Exactly the lines from the start of the data through the line containing "insets and heights." should be output, with both ends kept and nothing added.

--- begin Data section ---

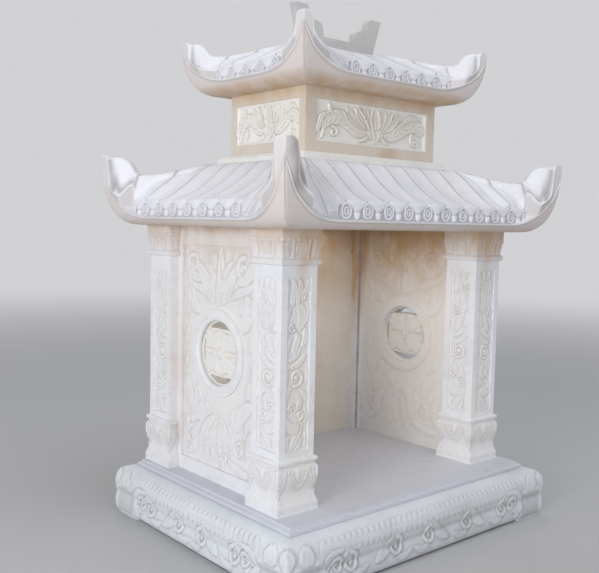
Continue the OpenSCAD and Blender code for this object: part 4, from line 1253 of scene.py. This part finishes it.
    @staticmethod
    def spaced(values, gap, kept):
        """Sorted values without those nearer than gap to the one before or to a kept one."""
        values = values[[all(abs(v - q) > gap for q in kept) for v in values]]
        chosen = []
        for v in values:
            if not chosen or v - chosen[-1] >= gap:
                chosen.append(v)
        return np.sort(np.concatenate([chosen, kept]))

    def outer_path(self, k, a, u, inset, edge_at, nose):
        """Plain course of a section up the prow, over the gutter and up the wall, as insets and heights.

        Also the numbers of its points at the lip and at the wall's foot.
        """
        lip = float(np.interp(a, *self.lips))
        start = float(np.interp(-a, -self.prow[1], self.prow[0])) if a < self.deep else 0.0
        z_face = np.linspace(start, lip, 160)
        face = np.stack([np.interp(z_face, *self.prow), z_face], 1)
        face[0, 0] = min(a, self.deep)
        at_lip = face[-1, 0]
        gutter = np.stack([np.linspace(at_lip, max(inset, at_lip + 0.01), 30), np.full(30, lip)], 1)[1:]
        begin = min(edge_at + 0.02, self.inner_end(k, a))
        top_edge = float(self.surface(k, np.array(a), np.array(begin), np.array(u))[0])
        z_wall = np.linspace(lip, max(top_edge, lip + 6), 90)[1:]
        b_wall = np.maximum(
            np.interp(z_wall, *self.prow), inset - nose * eased((z_wall - self.tile + 15) / 5)
        )
        path = np.concatenate([face, gutter, np.stack([b_wall, z_wall], 1)])
        return path, len(face) - 1, len(face) + 28

    @staticmethod
    def stops(lip, foot, end):
        """Lengths along a course where its rows lie, given those at the lip, the wall's foot and the end."""
        near_lip = np.array([-7, -4.6, -3, -1.8, -0.8, 0, 0.8, 1.8, 3.0, 4.6, 7.0])
        under = np.linspace(0, 1, 15)[:-1] ** 0.8 * max(lip + near_lip[0], 0.1)
        beyond = np.linspace(lip + near_lip[-1], max(foot, lip + near_lip[-1]), 4)[1:]
        climb = np.array([0.12, 0.25, 0.4, 0.55, 0.68, 0.78, 0.86, 0.92, 0.96, 1.0])
        climb = beyond[-1] + max(end - beyond[-1], 1.0) * climb
        return np.maximum.accumulate(np.clip(np.concatenate([under, lip + near_lip, beyond, climb]), 0, end))

    @staticmethod
    def heading(path, arc, stops):
        """Unit direction of a course at its rows, smoothed over nine points."""
        fine = np.gradient(path, arc + np.arange(len(arc)) * 1e-9, axis=0)
        kernel = np.ones(9) / 9
        way = np.stack([
            np.interp(stops, arc, np.convolve(np.pad(fine[:, i], 4, mode="edge"), kernel, "valid"))
            for i in (0, 1)
        ], 1)
        return way / np.maximum(np.linalg.norm(way, axis=1, keepdims=True), 1e-6)

    def outer_rows(self, k, a, u, inset, edge_at, nose):
        """Carved rows of a section from the soffit to the wall's edge.

        Gives their distance along, inset, height, share of dust and painted shade, and share of the
        underside's tone.
        """
        path, at_lip, at_foot = self.outer_path(k, a, u, inset, edge_at, nose)
        arc = np.concatenate([[0], np.cumsum(np.linalg.norm(np.diff(path, axis=0), axis=1))])
        lip, foot, end, lip_height = arc[at_lip], arc[at_foot], arc[-1], path[at_lip, 1]
        stops = self.stops(lip, foot, end)
        b, z = np.interp(stops, arc, path[:, 0]), np.interp(stops, arc, path[:, 1])
        way = self.heading(path, arc, stops)
        # bead on the lip between two grooves, and the rim round a horn
        push = 2.7 * np.exp(-(((stops - lip) / 2.4) ** 2)) * min(1.0, a / 12)
        by_horn = float(eased((a - 30) / 5) * eased((108 - a) / 14))
        push = push + 4.4 * np.exp(-(((stops - end) / 3.6) ** 2)) * by_horn
        push = push - 0.7 * np.exp(-(((stops - lip - 6.5) / 2.0) ** 2))
        push = push - 1.2 * np.exp(-(((stops - lip + 5.6) / 2.0) ** 2)) * min(1.0, a / 20)
        b, z = np.maximum(b - push * way[:, 1], 0.05), z + push * way[:, 0]
        # thin groove down the arris under the horn
        off = np.maximum(a - b, 0) / math.sqrt(2)
        under_horn = (a < self.deep) * eased((z - 6) / 20)
        dip = 2.4 * np.exp(-((off / 3.2) ** 2)) * under_horn * eased((0.8 * self.height - z) / 40)
        above_foot = stops > foot + 1
        plain = bool(self.long_end(k, u)) and a < self.plain_length(k)
        # share of dust and painted shade: down the arris groove, in the grooves beside the lip's bead, along
        # the foot of the fascia, on the wall behind the lip and on the wall beside a horn
        dust_and_shade = np.max([
            0.7 * np.exp(-((off / 3.0) ** 2)) * under_horn * (z < lip_height + 2),
            0.55 * np.exp(-(((stops - lip - 6.5) / 2.2) ** 2)),
            0.6 * np.exp(-(((stops - lip + 5.6) / 2.2) ** 2)),
            0.5 * eased((a - 150) / 60) * eased((6 - z) / 8),
            np.where(above_foot & (stops < end - 8) & (a > 112), 0.30 if plain else 0.70, 0.0),
            np.where(above_foot & (stops < end - 5) & (38 < a) & (a < 104), 0.45, 0.0),
        ], axis=0)
        # share of the underside's tone, part stone colour and part painted shade: full under the lip, and
        # 0.55 up the wall beside a horn, where it is painted shade
        on_horn = float(eased((118 - a) / 20))
        under = np.maximum(eased((lip - stops) / 9 + 0.3), 0.55 * on_horn * eased((end - 2 - stops) / 4))
        return a + dip, b + dip, z, dust_and_shade, under

    def upper_rows(self, k, a, u, edge_at):
        """Rows of a section from the wall's edge to the foot of the horn's flank, up it and over its top."""
        end = self.inner_end(k, a)
        begin = edge_at + 0.02
        foot = crown = end
        if a < self.side(k)[3]:
            far = np.linspace(0, end, 300)
            s, square = self.hip_place(k, np.full(300, a), far)
            square = square - self.thickness(s)
            foot, crown = float(np.interp(-5.0, -square, far)), float(np.interp(9.0, -square, far))
        foot, crown = min(max(foot, begin), end), min(max(crown, begin), end)
        begin = min(begin, end)
        reach = foot - begin
        close = np.array([0.8, 1.8, 3.2, 5.2, 8.0, 11.0, 14.5, 18.5, 23.0, 28.5])
        shares = np.concatenate([[0.0], np.minimum(close / max(reach, 60.0), 0.5)])
        shares = np.concatenate([shares, np.linspace(shares[-1], 1, 22)[1:]])
        b = np.concatenate([
            begin + reach * shares, np.linspace(foot, crown, 11)[1:], np.linspace(crown, end, 8)[1:]
        ])
        z, dust_and_shade = self.surface(k, np.full(len(b), a), b, np.full(len(b), u))
        return np.full(len(b), a), b, z, dust_and_shade, np.zeros(len(b))

    def section(self, k, u):
        """One section of side k from the soffit to the top: along, inset, height, dust and painted shade, and
        underside tone.
        """
        half = self.side(k)[0]
        a = half - abs(u)
        inset, edge, nose = (float(x) for x in self.wall(k, a, u))
        edge_at = max(inset - nose, float(np.interp(edge, *self.prow)))
        outer, upper = self.outer_rows(k, a, u, inset, edge_at, nose), self.upper_rows(k, a, u, edge_at)
        inward, b, z, dust_and_shade, under = (np.concatenate(pair) for pair in zip(outer, upper))
        return (1.0 if u > 0 else -1.0) * (half - inward), b, z, dust_and_shade, under

    def shell(self):
        """The whole roof as one closed skin: its four sides, the soffit and the flat top."""
        rings, dusts, shades, soffit, top = [], [], [], [], []
        start = 0
        for k in range(4):
            half, reach, _, run_end = self.side(k)
            columns = self.columns(k)
            parts = [self.section(k, u) for u in columns]
            along, b, z, dust_and_shade, shade = (np.stack(x, 1) for x in zip(*parts))
            rings.append(to_points(k, along, b, z + self.foot, reach * 0.001, self.middle_y * 0.001))
            dusts.append(dust_and_shade)
            shades.append(shade)
            a = half - np.abs(columns)
            spots = start + np.arange(len(columns))
            soffit.append(spots[a >= self.deep - 1e-6])
            top.append(spots[a >= run_end - 1e-6])
            start += len(columns)
        points = np.concatenate(rings, 1)
        rows, count = points.shape[:2]
        caps = [np.concatenate(soffit)[::-1], np.concatenate(top) + (rows - 1) * count]
        layers = (np.concatenate(values, 1).ravel() for values in (dusts, shades))
        return welded(points.reshape(-1, 3), grid_faces(rows, count, wrap=True), caps, *layers)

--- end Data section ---

=== The response ===
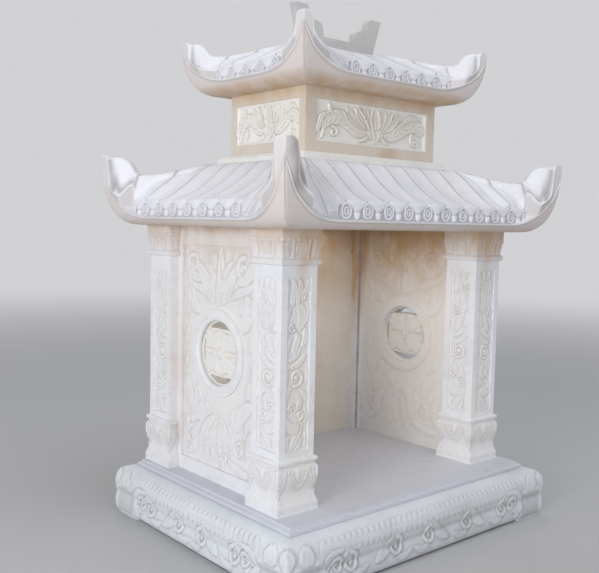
Continue the OpenSCAD and Blender code for this object: part 4, from line 1253 of scene.py. This part finishes it.
    @staticmethod
    def spaced(values, gap, kept):
        """Sorted values without those nearer than gap to the one before or to a kept one."""
        values = values[[all(abs(v - q) > gap for q in kept) for v in values]]
        chosen = []
        for v in values:
            if not chosen or v - chosen[-1] >= gap:
                chosen.append(v)
        return np.sort(np.concatenate([chosen, kept]))

    def outer_path(self, k, a, u, inset, edge_at, nose):
        """Plain course of a section up the prow, over the gutter and up the wall, as insets and heights.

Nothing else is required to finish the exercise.